Although some of these have been created in less competitive countries, they have tended to be more successful in more competitive countries. There is a real gap in IXP presence in francophone West Africa where more competitive market regimes have yet to arrive. Take the example of Senegal, where Orange-owned Sonatel controls well over 95% of the data market and the independent ISPs still remaining would all fit comfortably in a small lift. It’s hard to see the rationale for an IXP where there is only one dominant carrier.
A more successful example is Ghana where after a complicated start where there were two competing IXPs, GIXP now brings together 13 carriers, of which Vodafone Ghana is by far the largest. However, its presence has not overwhelmed and put out of business the other 13 data carriers that exist in the country. Furthermore, there is a local Google cache server that improves response time.
GIXP is reaching a peak traffic of 961.21 mbps, most of which is You Tube traffic. Traffic through other IXPs varies from 128 kbps (Swaziland) through to 911 mbps (Kenya). South Africa has two big IXP and one much smaller ones: Johannesburg with 3.3 gbps, Cape Town with 1.5 gbps and Grahamstown with 4.3 mbps. These figures date back to mid-year 2012 and undoubtedly have increased since that point.
The second category of IXP being offered is from Teraco and is called NAPAfrica. Launched 5 months ago, it now has 1 gbps of traffic. It is focused not only on local Internet Service Providers (ISPs), but on large content providers, carriers and enterprise, both local and international to service the whole of Africa.
NAPAfrica started as an initial exchange of just 64 mbps and the recent growth makes it one of the largest multi-lateral peering exchanges in Africa. NAPAfrica argues that it offers customers an immediately visible and continuously growing network of peers with just one peering agreement. “The simplicity of just one agreement is further enhanced by settlement-free interconnection,” says Lex Van Wyk, Managing Director, Teraco.
The pitch is that instead of having to establish, manage and maintain individual peering sessions with each exchange participant, peers at NAPAfrica have the option of creating only one peering session with the route servers. “Currently we manage 1045 interconnects and offer access to over 20 carriers offering our clients access to a total capacity of 23tbps.” says van Wyk. “We’ve also seen over 4gbps of private peering live within the data centre which truly demonstrates the core benefit of an exchange like NAPAfrica.” NAPAfrica works Africa Cloud eXchange (ACX), which Teraco launched earlier in the year.
These kinds of shared data delivery network that will help reduce the operating costs to both consumers and corporates, rely on the existence of data centres. The number and size of these have been growing rapidly over the last 12 months but outside of South Africa most are still well below the 1,000 sq m level. However, some of these will fit into global networks of data centres. Orange will open a data centre in Johannesburg that will form part of its global data centre delivery network.

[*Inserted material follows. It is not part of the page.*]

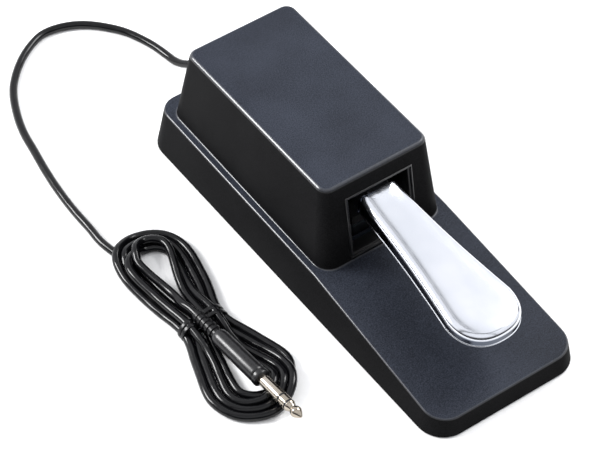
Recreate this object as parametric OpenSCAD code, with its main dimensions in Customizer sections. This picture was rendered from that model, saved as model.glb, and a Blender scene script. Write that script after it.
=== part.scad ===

As with every kind of infrastructure, these have become new “pinch points” where the dominant mobile players try to assert their control over this emerging market. For example, a mobile operator will build a data centre and tell potential customers that they can only use it if they buy connectivity from them. The larger, more dominant players have more peering relationships and therefore can use this to capture market share. Neutral data centre providers can offer a much more cost effective service and if they achieve “critical mass” will succeed in gaining significant market share and peering connections.
However, the mind-set change required to see data centres as essential part of operating a data network is slow in coming. One small neutral data centre operator told us in some frustration:”If their office building hasn’t burnt down yet, they can’t see the point.”
But the global relationships that will improve data centre delivery are beginning to fall into place. Nigerian international cable Main One has a Tier 3 power rated rack space that is connected to a backbone, via diverse physical and logical network paths. This week it became part of the International Data Centre Group (IDC-G), the first global data centre alliance with 33 carrier neutral data centres across 5 continents. Beyond the existing facilities, the company is actively planning the construction of additional data centres in Lagos.